## DATASET CONTENT
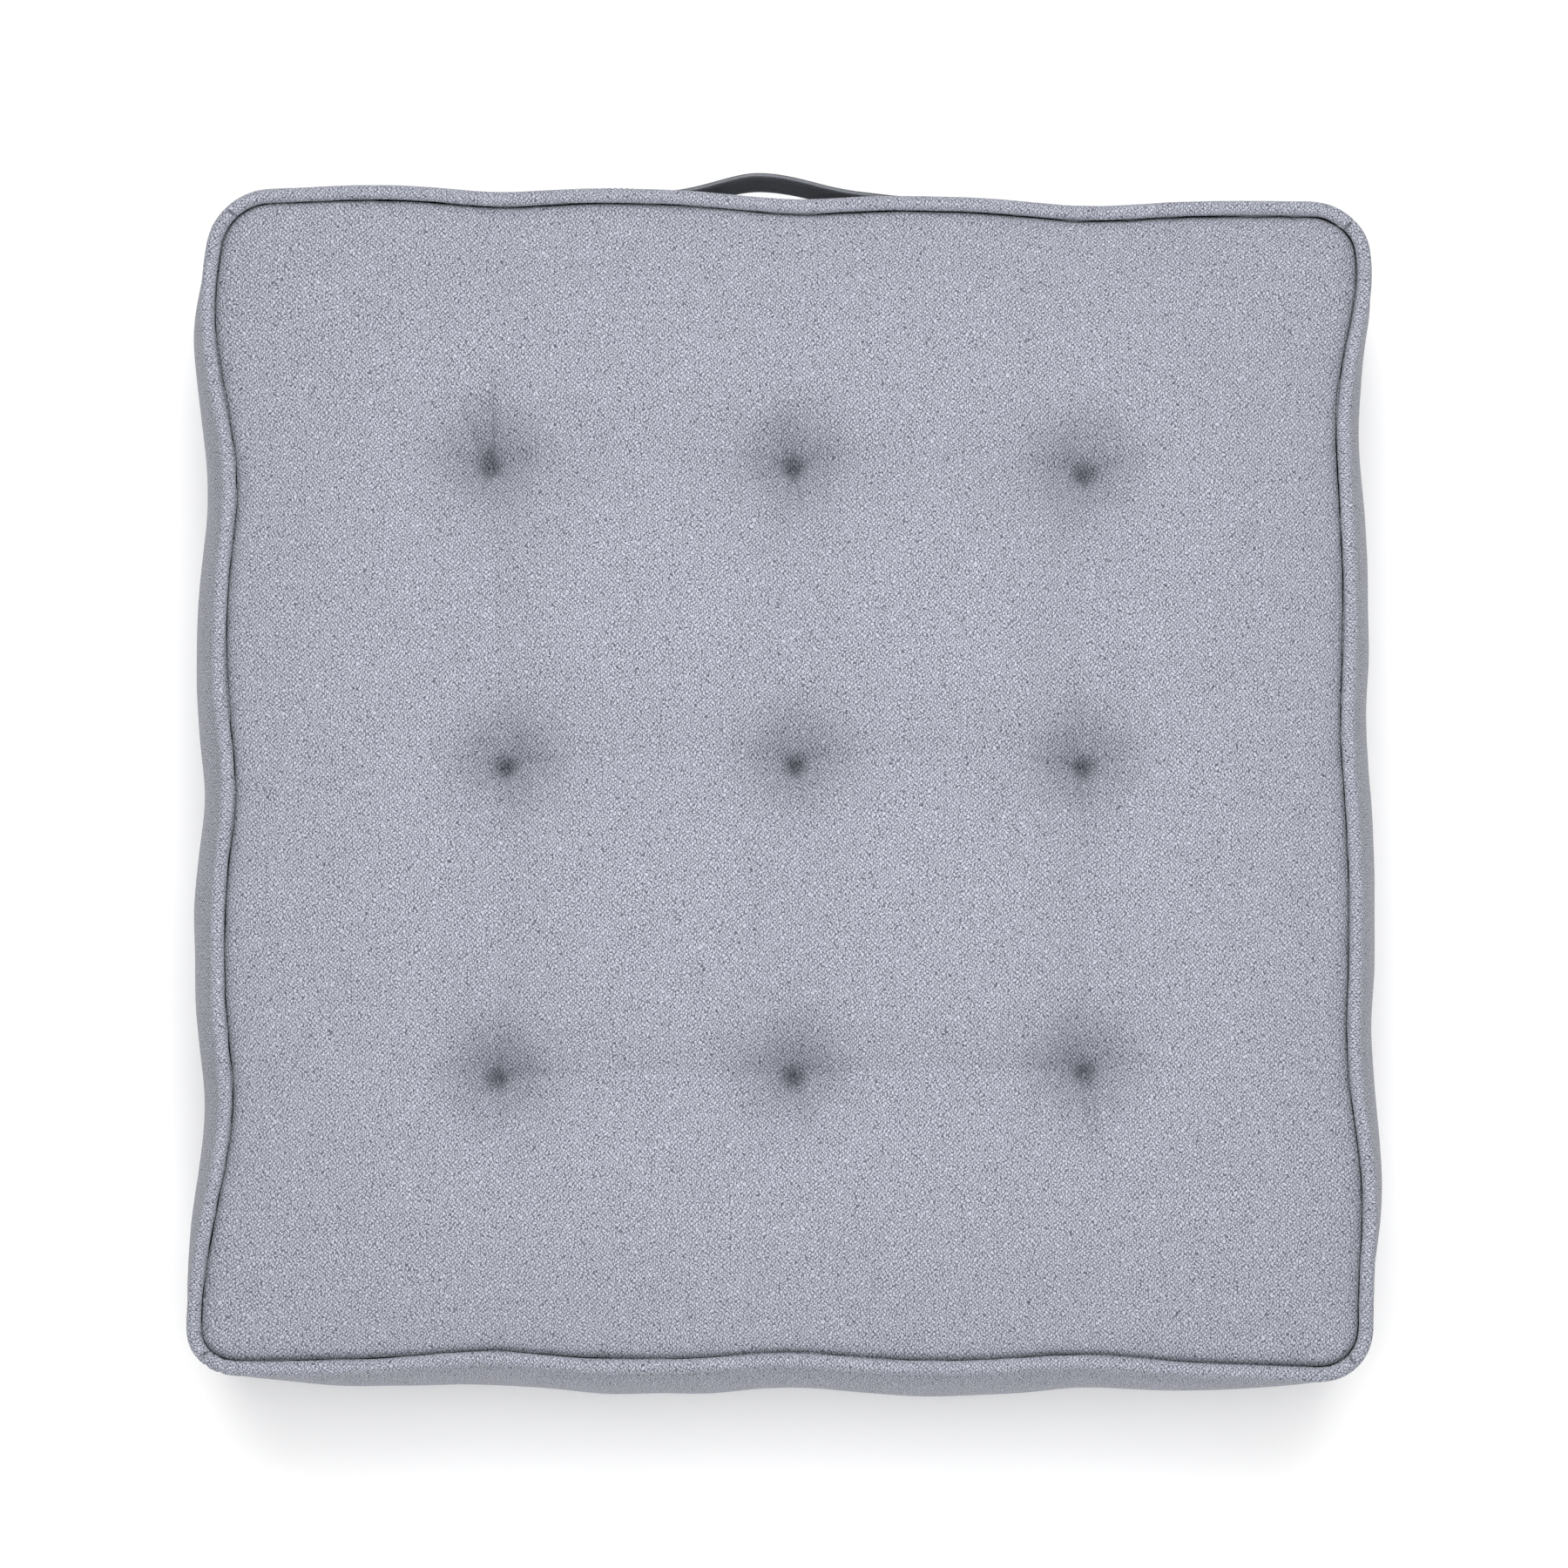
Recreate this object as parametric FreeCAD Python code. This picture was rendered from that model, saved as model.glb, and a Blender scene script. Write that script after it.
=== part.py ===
==
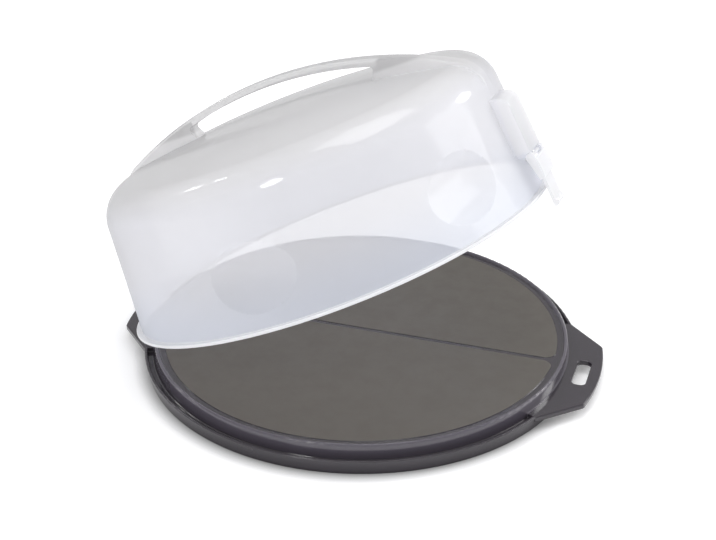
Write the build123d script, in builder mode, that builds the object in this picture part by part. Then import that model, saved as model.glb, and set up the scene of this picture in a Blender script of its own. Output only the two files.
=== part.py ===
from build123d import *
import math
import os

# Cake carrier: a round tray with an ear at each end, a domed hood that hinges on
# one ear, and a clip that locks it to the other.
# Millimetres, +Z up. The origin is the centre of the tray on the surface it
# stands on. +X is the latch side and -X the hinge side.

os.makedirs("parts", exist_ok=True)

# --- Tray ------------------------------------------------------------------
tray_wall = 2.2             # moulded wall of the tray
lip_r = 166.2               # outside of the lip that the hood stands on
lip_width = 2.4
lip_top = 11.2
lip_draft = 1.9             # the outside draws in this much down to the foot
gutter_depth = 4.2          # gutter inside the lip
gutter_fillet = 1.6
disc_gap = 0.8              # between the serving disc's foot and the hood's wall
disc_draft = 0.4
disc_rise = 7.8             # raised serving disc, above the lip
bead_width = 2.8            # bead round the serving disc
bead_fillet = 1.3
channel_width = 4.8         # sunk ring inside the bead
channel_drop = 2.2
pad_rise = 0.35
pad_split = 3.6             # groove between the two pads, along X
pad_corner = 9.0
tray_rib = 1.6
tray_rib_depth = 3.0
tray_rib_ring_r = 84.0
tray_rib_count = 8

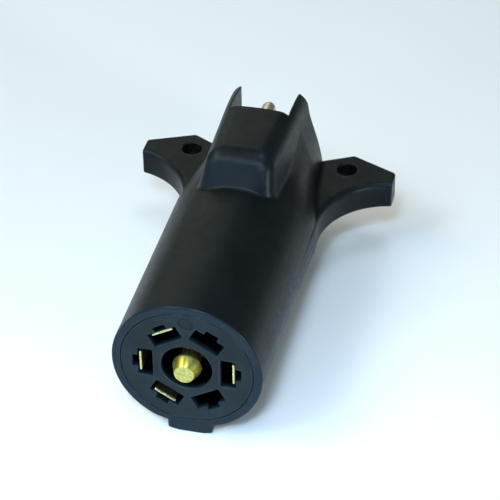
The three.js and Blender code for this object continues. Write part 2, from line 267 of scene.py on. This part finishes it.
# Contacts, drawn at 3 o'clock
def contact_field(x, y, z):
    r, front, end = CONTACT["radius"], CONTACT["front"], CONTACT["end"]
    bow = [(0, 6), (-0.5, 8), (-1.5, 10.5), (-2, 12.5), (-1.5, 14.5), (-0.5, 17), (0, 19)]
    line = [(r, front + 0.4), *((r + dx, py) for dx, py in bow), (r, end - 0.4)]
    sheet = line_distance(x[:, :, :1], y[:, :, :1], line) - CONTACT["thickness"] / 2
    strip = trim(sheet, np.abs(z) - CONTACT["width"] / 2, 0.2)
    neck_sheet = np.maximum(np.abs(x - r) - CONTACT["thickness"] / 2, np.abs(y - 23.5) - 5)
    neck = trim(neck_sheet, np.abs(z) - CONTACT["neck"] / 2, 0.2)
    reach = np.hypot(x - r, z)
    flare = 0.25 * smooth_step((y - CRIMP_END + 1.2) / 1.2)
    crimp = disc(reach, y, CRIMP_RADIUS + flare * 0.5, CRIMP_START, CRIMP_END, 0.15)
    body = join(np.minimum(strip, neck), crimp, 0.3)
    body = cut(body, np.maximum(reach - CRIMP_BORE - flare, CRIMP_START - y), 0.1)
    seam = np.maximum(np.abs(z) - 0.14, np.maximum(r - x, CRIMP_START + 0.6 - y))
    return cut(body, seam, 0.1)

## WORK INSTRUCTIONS
Which lines include the word "import"? List them all.

## WRITTEN RESPONSE
Write the build123d script, in builder mode, that builds the object in this picture part by part. Then import that model, saved as model.glb, and set up the scene of this picture in a Blender script of its own. Output only the two files.
from build123d import *
import math
import os